It is raining and I wait for the green light
It is raining. It never stops. I should be doing a ton of things to prepare for departure, instead I lay about, write these words and observe the rain against the green trees in the frame of the companionway.
My to do list is huge, and it grew even bigger when the belt of the electric motor broke, while I was running a test. It was a good omen.
Historically I almost always experienced a last minute mishap, a crack in the keel found just days before launching, a jib that rips few miles after weighing anchor. This time it’s a broken belt. When that happens it feels good. Better now than later. A little extra complication now, means a quieter mind underway.
In the midst of all this preparation, and the extra waiting time for the motor belt to travel my way, I also have to write. Without writing life is not the same, yet sometimes I forget about it, convinced that there are more important things to do. Writing is important, and when I don’t write everything else becomes heavier, the energy feels locked away and rotting. When words flow, venom disappear.
Departure are exciting, full of worries and expectations. I did it many times before, from different shores, on different vessels, with different crew. The only small and big difference is that now I am alone.
I accepted the arduous task of taking Tranquility and its variegated content back to the East Coast US with excitement. Sailing singlehanded has always been a dream of mine, a dream that I was happy lo leave behind when I had the fortune to sail with Kate, who made everything sweeter and more fun.
However Kate accepted a job in NYC, and that completely changed the balance and the plans. In the middle of the Chaos that this decision generated, new perspectives surfaced, scenarios left behind became once again plausible, new connections light up on the chart, dreams never dreamed before sprang out of nowhere.

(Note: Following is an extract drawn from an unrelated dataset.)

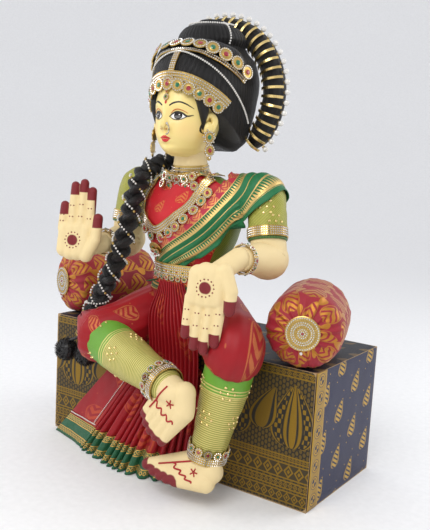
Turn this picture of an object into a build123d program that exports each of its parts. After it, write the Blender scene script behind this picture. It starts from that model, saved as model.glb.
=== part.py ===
from build123d import *
from math import cos, pi, radians, sin, sqrt, tan
import os

os.makedirs("parts", exist_ok=True)

# Frame: +Z up, the doll faces -Y, its left side is +X.
# Origin: centre of the seat box's bottom face. Everything is in millimetres.

# ---------------------------------------------------------------- driving sizes
seat_w, seat_d, seat_h = 441.0, 187.0, 180.0
board_t = 9.0
cover_t = 0.8
gap = 0.3

bolster_r, bolster_len = 48.0, 150.0
disc_r, disc_t = 21.5, 3.0
bolster_z = seat_h + gap + bolster_r
bolster_front = {"left": (205.0, -108.0), "right": (-222.0, -82.0)}
bolster_splay = {"left": 21.0, "right": -21.0}

axis_x, neck_y = 0.0, -70.0
shoulder = {"left": (111.0, -54.0, 384.0), "right": (-105.0, -54.0, 384.0)}
elbow = {"left": (129.0, -70.0, 305.0), "right": (-112.0, -66.0, 305.0)}
wrist = {"left": (127.0, -150.0, 311.0), "right": (-108.0, -134.0, 302.0)}
shoulder_r, elbow_r, wrist_r = 24.0, 27.5, 14.0
elbow_clear_r = 31.0
wrist_clear_r = 18.0
sleeve_end_r, forearm_root_r, forearm_end_r = 22.0, 17.0, 15.0

hip = {"left": (44.0, -46.0, 217.0), "right": (-44.0, -46.0, 217.0)}
knee = {"left": (130.0, -139.0, 206.0), "right": (-78.0, -142.0, 178.0)}
ankle = {"left": (106.0, -150.0, 60.0), "right": (64.0, -184.0, 149.0)}
hip_r, thigh_end_r, knee_r, shin_top_r, ankle_r = 33.0, 31.0, 35.0, 30.0, 22.0
knee_clear_r = 44.0

post_r, post_low, post_high = 5.0, 345.0, 500.0
neck_r, neck_low, neck_high = 24.0, 404.0, 426.0

halo_centre_z, halo_y = 515.0, -10.0
halo_major_r, halo_minor_r = 87.0, 15.0
halo_start_deg, halo_span_deg, halo_count = -50.0, 280.0, 38
pearl_r = 4.0

plait_r = 16.0
plait_route = [
    (-14.0, -26.0, 414.0),
    (-46.0, -36.0, 419.0),
    (-66.0, -64.0, 417.0),
    (-66.0, -99.0, 395.0),
    (-64.0, -116.0, 348.0),
    (-71.0, -122.0, 300.0),
    (-94.0, -122.0, 252.0),
    (-122.0, -117.0, 210.0),
    (-144.0, -116.0, 168.0),
]

# Cloth body, bottom to top: height, half width, half depth, centre in Y.
body_sections = [
    (180.4, 66.0, 48.0, -38.0),
    (205.0, 74.0, 54.0, -40.0),
    (240.0, 60.0, 44.0, -52.0),
    (278.0, 45.0, 35.0, -62.0),
    (318.0, 65.0, 44.0, -64.0),
    (350.0, 74.0, 47.0, -64.0),
    (380.0, 78.0, 36.0, -58.0),
    (396.0, 56.0, 30.0, -62.0),
    (404.0, 38.0, 28.0, -68.0),
]
body_x = 3.0
# Head without hair: height, half width, half depth, centre in Y.
head_sections = [
    (426.6, 14.0, 20.0, -92.0),
    (434.0, 27.0, 34.0, -88.0),
    (450.0, 36.5, 43.0, -84.0),
    (474.0, 40.0, 48.0, -80.0),
    (500.0, 40.0, 48.0, -79.0),
    (522.0, 34.0, 41.0, -78.0),
    (538.0, 20.0, 24.0, -77.0),
]
# Outside of the hair: height, half width, half depth, centre in Y.
hair_sections = [
    (438.0, 42.0, 32.0, -34.0),
    (450.0, 54.0, 48.0, -36.0),
    (470.0, 60.0, 62.0, -40.0),
    (500.0, 66.0, 74.0, -44.0),
    (530.0, 68.0, 78.0, -44.0),
    (556.0, 61.0, 69.0, -42.0),
    (572.0, 46.0, 52.0, -38.0),
]

made = []


# ---------------------------------------------------------------- helpers
def finish(part, name):
    """Labels a finished part and writes its file."""
    part.label = name
    export_step(part, f"parts/{name}.step")
    made.append(name)


def limb_plane(start, end):
    """A plane whose x axis runs from start to end."""
    along = Vector(*end) - Vector(*start)
    side = along.cross(Vector(0, 0, 1))
    if side.length < 0.001:
        side = Vector(1, 0, 0)
    return Plane(origin=start, x_dir=along, z_dir=side)


def point_between(start, end, share):
    """The point a given share of the way from start to end."""
    return tuple(a + (b - a) * share for a, b in zip(start, end))


def add_limb(start, end, start_r, end_r, ball_r=0.0, mode=Mode.ADD):
    """A tapered limb with round ends, whose starting ball may be wider than the limb."""
    length = (Vector(*end) - Vector(*start)).length
    place = limb_plane(start, end)
    c = cos(radians(45))
    ball_r = max(ball_r, start_r)
    slope = (end_r - start_r) / length
    # Where the limb's side leaves the ball.
    leave_x = (sqrt(ball_r**2 * (1 + slope**2) - start_r**2) - slope * start_r) / (1 + slope**2)
    leave_y = start_r + slope * leave_x
    with BuildSketch(place) as profile:
        with BuildLine():
            ThreePointArc((-ball_r, 0), (-ball_r * c, ball_r * c), (leave_x, leave_y))
            Line((leave_x, leave_y), (length, end_r))
            ThreePointArc((length, end_r), (length + end_r * c, end_r * c), (length + end_r, 0))
            Line((length + end_r, 0), (-ball_r, 0))
        make_face()
    revolve(profile.sketch, axis=Axis(place.origin, place.x_dir), mode=mode)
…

The grieving pulses of what’s left undone disappear under the novel frequencies of change. The temptation of attributing a special significance to the event, to color it with tones of failure/success, right/wrong, happy/sad is strong. In reality it is what it is. It’s life and it’s necessary, a great challenge ahead that could be hard or smooth, or both. It does not matter.
In Italian Decidere means to choose. Its roots are in the Latin decīdĕre, de (from) and caedĕre (to cut), to separate, to cut away. When decision is made, everything around shifts, re-arranges, takes a new shape.
We twisted around the problem for long, analyzed it, tried to unravel it. But as the legend of Alexander the Great teaches it is often necessary a neat, simple and direct decision to tackle difficult problems. The knot that cannot be undone must be cut.
It takes courage to make a decision, to change course abruptly, to open to a new path, and this decision came from a very courageous person, a woman as they often are the bravest.
Kate initiated change when she decided to leave Panama. The decision was abrupt, painful, but necessary. It takes guts to change a world that seemed stable, to cut away branches and possibilities, and restore the flow in the Tree of Life.
I am grateful for Kate’s courage. I could not have done what she did. She went ahead alone, looking for a new beginning, even thinking about putting sailing on hold, finding time to take care of other issues in life.
She has been gone for a month now, a month where I am preparing for this big jump, looking forward to reunite in a different place, in a different time from now.
I am also waiting out this hurricane season. As I am writing, a weather disturbance over the Leeward and Virgin Islands is fighting a battle to become a tropical storm or dissipate. It’s the edge between seasons, the sweet window between potentially dangerous tropical storms and the cold fronts venturing South, before the trade winds reinforce and start to give the Caribbean Sea its dry and windy Winter character.
The time to go is soon, but not yet. I am trying to prepare Tranquility and myself the best I can for this trip. We won’t be perfect, but we will be ready.